What the task asks. Reproduce the span that opens at the line containing "in imported if" and closes at the line containing "# A field takes", both lines included, without alteration and without any other line.

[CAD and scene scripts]
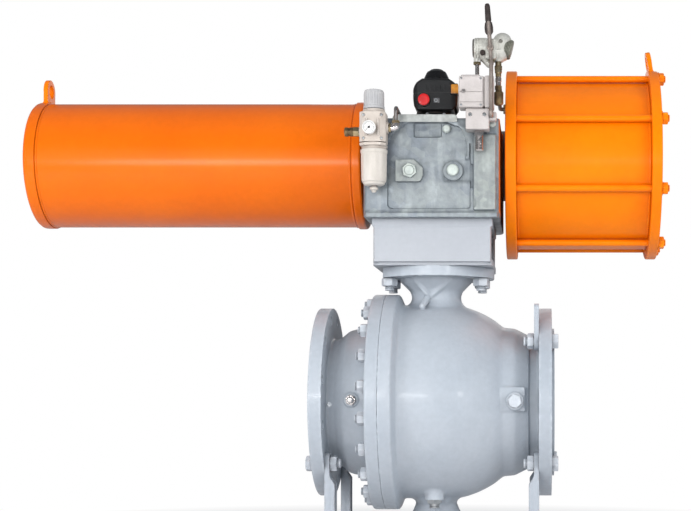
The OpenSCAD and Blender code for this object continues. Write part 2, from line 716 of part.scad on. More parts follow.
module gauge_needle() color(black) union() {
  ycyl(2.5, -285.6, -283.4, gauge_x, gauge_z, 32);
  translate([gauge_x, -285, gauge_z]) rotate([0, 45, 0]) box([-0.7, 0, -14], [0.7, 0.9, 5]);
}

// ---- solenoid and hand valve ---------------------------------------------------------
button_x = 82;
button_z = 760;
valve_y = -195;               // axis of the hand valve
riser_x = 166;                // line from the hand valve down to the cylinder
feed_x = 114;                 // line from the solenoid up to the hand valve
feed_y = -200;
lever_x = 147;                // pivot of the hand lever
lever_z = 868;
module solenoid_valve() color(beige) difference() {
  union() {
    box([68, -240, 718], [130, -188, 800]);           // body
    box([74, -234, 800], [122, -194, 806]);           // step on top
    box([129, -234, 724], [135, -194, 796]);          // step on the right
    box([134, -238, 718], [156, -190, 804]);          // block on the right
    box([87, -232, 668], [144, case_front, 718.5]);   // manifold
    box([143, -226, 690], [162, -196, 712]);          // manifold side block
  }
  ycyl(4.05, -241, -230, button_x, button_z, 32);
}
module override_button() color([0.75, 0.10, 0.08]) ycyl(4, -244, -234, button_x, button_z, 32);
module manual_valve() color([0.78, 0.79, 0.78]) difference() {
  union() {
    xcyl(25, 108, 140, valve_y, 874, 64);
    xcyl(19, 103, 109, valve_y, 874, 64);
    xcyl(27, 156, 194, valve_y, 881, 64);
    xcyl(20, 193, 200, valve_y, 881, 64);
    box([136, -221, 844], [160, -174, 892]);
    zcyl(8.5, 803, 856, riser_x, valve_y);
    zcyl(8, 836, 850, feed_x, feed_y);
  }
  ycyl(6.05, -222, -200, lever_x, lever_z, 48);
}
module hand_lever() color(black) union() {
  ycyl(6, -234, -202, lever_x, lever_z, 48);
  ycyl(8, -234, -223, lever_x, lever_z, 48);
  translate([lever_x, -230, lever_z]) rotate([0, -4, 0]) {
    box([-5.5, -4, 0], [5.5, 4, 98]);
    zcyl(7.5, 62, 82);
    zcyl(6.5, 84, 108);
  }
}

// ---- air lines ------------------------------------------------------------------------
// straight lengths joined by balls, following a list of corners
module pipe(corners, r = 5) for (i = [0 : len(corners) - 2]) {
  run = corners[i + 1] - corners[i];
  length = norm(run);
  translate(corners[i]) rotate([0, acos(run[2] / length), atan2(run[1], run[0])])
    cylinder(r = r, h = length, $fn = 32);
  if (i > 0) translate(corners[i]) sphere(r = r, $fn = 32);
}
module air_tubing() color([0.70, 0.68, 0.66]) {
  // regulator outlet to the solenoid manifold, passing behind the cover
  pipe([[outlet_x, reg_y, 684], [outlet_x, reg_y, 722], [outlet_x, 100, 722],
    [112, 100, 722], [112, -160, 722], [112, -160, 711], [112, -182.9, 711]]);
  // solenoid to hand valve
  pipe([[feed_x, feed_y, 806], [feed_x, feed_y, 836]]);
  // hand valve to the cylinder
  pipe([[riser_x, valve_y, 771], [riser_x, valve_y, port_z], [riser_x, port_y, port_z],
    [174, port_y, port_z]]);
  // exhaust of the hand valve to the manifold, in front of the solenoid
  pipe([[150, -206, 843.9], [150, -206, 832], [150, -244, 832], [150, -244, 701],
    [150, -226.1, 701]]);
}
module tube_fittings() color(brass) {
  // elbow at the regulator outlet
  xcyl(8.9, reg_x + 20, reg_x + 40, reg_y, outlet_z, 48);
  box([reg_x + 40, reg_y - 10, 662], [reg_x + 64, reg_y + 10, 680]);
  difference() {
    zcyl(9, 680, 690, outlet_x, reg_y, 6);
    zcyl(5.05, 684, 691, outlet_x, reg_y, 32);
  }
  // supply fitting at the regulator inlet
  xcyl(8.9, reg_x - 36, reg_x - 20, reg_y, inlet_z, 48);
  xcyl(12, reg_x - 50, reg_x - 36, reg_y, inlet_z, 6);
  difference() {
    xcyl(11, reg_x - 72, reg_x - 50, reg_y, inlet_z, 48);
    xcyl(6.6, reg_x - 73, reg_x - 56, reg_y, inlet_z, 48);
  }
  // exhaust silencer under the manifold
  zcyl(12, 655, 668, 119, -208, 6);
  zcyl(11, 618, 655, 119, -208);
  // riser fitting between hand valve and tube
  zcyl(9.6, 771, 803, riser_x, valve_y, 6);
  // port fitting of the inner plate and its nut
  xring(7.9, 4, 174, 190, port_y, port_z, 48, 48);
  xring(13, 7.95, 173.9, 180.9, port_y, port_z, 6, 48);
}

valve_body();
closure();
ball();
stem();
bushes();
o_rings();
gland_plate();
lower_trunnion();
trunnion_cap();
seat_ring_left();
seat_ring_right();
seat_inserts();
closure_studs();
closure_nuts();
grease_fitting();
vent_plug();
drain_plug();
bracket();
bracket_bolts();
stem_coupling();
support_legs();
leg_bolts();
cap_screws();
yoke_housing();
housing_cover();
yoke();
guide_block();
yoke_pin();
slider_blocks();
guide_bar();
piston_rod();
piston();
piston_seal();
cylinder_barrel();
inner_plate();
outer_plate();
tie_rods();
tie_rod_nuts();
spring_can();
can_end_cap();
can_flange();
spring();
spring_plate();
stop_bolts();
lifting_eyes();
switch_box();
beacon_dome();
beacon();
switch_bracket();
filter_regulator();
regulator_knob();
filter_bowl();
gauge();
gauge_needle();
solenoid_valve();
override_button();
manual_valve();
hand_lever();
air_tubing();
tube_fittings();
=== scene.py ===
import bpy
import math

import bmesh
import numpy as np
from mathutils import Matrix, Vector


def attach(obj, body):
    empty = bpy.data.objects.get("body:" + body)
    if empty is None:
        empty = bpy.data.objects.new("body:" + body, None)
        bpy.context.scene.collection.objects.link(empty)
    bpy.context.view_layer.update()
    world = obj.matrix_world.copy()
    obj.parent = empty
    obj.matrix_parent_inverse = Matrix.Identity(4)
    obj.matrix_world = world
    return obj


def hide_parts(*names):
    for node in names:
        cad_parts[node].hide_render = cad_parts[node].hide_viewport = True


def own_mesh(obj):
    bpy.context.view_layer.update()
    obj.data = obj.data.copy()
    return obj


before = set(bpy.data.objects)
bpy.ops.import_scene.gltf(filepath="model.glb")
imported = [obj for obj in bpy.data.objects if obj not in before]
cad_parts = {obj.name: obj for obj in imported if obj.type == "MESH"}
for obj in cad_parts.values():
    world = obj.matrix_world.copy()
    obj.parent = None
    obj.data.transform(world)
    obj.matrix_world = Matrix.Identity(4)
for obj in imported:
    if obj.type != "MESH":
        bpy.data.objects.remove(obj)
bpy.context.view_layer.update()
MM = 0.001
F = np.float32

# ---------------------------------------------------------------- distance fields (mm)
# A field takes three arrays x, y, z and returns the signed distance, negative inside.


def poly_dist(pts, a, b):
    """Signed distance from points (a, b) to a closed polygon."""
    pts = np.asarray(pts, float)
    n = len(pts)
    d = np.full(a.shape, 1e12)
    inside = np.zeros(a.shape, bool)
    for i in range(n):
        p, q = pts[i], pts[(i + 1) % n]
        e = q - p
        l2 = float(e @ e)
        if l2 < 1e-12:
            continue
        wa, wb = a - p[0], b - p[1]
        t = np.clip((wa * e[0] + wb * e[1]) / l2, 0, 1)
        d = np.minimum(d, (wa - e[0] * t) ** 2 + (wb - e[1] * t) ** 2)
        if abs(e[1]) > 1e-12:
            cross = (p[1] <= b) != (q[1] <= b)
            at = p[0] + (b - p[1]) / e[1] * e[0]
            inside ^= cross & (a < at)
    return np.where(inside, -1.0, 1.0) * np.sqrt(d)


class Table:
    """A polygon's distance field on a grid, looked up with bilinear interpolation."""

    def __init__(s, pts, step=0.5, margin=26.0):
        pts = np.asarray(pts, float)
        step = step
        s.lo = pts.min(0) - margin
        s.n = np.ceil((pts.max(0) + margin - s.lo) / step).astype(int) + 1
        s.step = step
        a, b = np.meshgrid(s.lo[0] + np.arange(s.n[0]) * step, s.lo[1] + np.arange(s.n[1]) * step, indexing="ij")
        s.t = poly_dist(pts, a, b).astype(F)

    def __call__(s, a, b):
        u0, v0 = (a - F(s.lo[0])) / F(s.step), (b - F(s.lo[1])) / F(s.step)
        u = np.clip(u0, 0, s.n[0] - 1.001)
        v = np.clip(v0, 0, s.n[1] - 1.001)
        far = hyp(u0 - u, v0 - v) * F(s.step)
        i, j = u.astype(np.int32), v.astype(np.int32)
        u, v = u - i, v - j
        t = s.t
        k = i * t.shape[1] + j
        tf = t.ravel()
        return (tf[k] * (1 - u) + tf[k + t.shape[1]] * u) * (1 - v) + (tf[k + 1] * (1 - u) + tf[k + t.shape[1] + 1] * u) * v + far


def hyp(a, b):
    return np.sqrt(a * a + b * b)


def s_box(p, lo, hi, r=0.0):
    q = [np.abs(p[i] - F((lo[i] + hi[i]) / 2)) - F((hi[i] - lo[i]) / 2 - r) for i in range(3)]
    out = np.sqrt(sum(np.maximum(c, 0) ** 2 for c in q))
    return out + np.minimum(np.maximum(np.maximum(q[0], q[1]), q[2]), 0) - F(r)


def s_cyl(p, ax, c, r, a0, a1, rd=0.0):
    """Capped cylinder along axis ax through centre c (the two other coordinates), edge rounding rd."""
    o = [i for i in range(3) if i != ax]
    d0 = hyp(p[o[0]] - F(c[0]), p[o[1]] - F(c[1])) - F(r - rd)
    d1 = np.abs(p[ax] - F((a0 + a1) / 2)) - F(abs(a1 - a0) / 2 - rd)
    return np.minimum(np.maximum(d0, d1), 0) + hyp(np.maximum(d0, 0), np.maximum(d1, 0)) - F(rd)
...
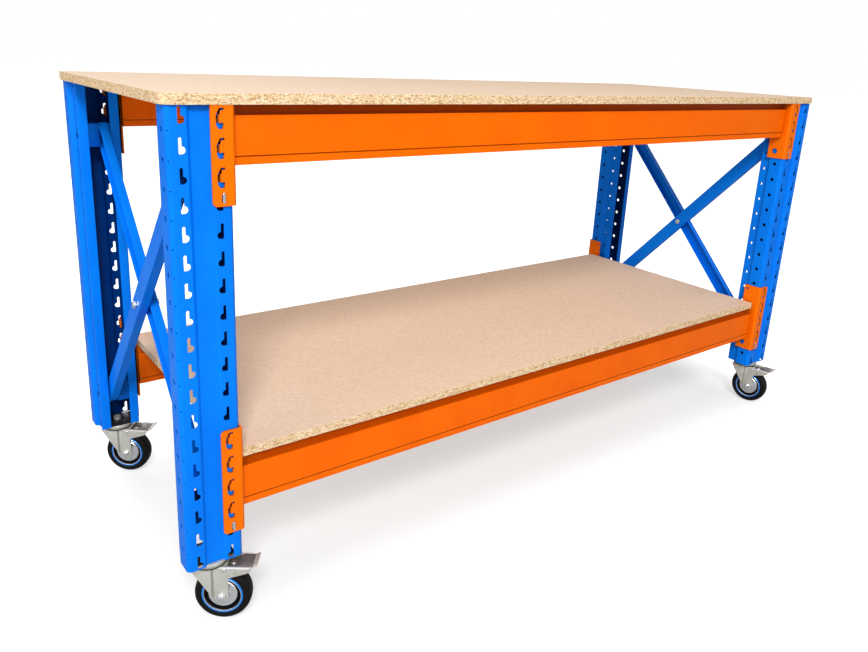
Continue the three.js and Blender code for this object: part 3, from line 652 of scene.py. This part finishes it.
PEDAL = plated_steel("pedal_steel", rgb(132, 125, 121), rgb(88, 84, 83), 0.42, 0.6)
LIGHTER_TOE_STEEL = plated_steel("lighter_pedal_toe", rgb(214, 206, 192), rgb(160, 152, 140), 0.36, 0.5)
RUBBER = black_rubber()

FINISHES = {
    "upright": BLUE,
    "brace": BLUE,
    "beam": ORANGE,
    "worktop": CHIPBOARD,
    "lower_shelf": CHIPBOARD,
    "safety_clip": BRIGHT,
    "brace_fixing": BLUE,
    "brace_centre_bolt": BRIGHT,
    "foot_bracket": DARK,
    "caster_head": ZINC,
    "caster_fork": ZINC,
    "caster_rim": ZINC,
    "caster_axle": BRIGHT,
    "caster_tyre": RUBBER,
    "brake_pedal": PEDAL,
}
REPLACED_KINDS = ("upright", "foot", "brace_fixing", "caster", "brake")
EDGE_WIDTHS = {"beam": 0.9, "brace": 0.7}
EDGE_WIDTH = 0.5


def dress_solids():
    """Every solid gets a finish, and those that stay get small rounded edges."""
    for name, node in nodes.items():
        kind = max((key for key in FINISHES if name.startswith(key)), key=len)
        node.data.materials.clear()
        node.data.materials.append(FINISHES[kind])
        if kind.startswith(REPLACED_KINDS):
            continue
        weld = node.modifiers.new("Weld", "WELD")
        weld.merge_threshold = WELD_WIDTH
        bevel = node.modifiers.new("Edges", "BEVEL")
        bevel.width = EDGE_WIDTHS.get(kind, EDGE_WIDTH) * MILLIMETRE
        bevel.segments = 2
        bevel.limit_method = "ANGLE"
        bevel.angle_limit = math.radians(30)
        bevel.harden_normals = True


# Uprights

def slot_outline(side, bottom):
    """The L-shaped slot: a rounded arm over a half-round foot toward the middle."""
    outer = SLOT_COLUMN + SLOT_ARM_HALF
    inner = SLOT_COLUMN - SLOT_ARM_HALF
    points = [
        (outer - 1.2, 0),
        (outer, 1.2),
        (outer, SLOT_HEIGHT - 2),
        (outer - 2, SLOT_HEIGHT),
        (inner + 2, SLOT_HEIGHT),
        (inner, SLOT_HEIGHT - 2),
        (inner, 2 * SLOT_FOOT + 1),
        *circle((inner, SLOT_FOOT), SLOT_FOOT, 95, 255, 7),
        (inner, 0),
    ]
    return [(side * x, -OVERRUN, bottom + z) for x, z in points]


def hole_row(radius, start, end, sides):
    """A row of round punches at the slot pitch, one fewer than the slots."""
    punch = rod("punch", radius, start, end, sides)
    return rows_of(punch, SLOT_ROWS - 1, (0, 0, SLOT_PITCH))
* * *
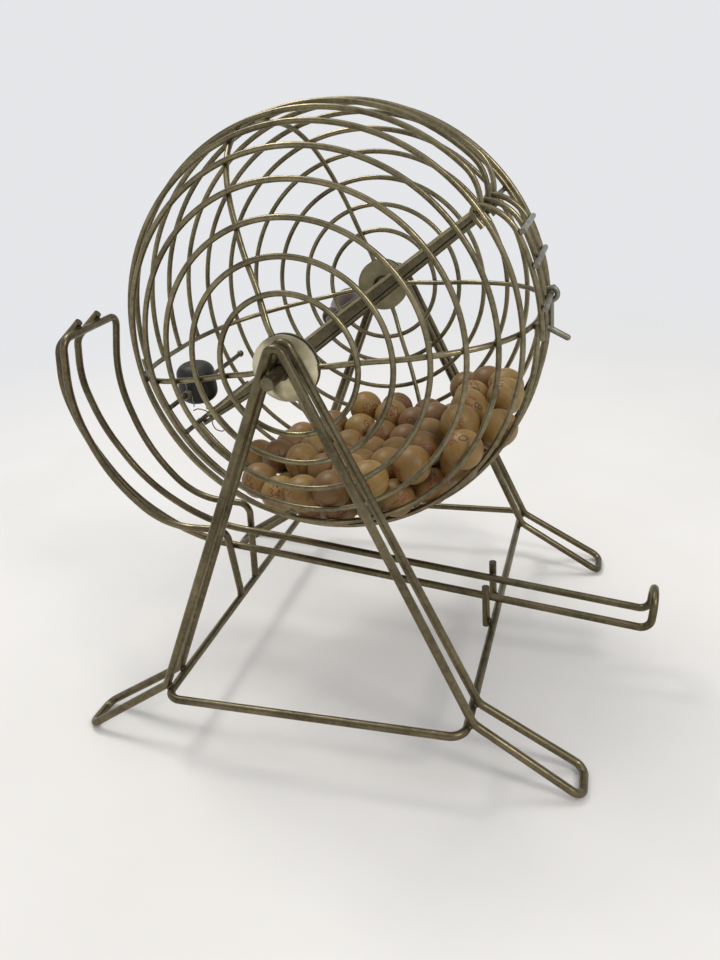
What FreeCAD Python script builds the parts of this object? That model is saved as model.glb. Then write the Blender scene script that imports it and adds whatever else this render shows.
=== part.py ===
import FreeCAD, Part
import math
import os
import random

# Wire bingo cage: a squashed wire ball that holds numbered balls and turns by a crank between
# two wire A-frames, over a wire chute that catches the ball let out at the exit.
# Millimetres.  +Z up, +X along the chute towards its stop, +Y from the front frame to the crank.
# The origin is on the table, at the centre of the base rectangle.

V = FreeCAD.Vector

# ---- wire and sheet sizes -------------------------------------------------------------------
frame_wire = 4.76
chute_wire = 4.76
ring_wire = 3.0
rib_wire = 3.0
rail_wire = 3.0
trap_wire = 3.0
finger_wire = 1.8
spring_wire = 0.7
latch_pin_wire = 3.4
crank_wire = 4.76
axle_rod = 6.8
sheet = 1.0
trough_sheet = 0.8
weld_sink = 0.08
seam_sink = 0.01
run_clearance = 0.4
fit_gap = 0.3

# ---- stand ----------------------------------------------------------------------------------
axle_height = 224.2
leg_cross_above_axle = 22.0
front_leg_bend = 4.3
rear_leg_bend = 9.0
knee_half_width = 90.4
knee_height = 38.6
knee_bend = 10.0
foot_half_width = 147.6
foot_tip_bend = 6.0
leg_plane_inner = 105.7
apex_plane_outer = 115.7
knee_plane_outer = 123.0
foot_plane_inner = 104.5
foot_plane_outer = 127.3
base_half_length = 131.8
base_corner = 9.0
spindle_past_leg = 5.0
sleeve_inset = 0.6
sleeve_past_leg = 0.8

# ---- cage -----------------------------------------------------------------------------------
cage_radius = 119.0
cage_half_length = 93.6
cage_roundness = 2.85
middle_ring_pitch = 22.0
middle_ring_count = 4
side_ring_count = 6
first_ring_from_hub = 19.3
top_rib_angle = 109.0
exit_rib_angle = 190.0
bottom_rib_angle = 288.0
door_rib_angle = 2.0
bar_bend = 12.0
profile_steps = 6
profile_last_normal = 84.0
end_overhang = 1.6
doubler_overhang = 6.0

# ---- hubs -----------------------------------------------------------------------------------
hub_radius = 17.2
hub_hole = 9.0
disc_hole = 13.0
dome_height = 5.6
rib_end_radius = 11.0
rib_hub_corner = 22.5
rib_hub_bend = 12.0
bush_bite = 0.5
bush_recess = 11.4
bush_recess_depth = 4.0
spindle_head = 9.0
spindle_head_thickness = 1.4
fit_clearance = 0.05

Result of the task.
cad_parts = {obj.name: obj for obj in imported if obj.type == "MESH"}
for obj in cad_parts.values():
    world = obj.matrix_world.copy()
    obj.parent = None
    obj.data.transform(world)
    obj.matrix_world = Matrix.Identity(4)
for obj in imported:
    if obj.type != "MESH":
        bpy.data.objects.remove(obj)
bpy.context.view_layer.update()
MM = 0.001
F = np.float32

# ---------------------------------------------------------------- distance fields (mm)
# A field takes three arrays x, y, z and returns the signed distance, negative inside.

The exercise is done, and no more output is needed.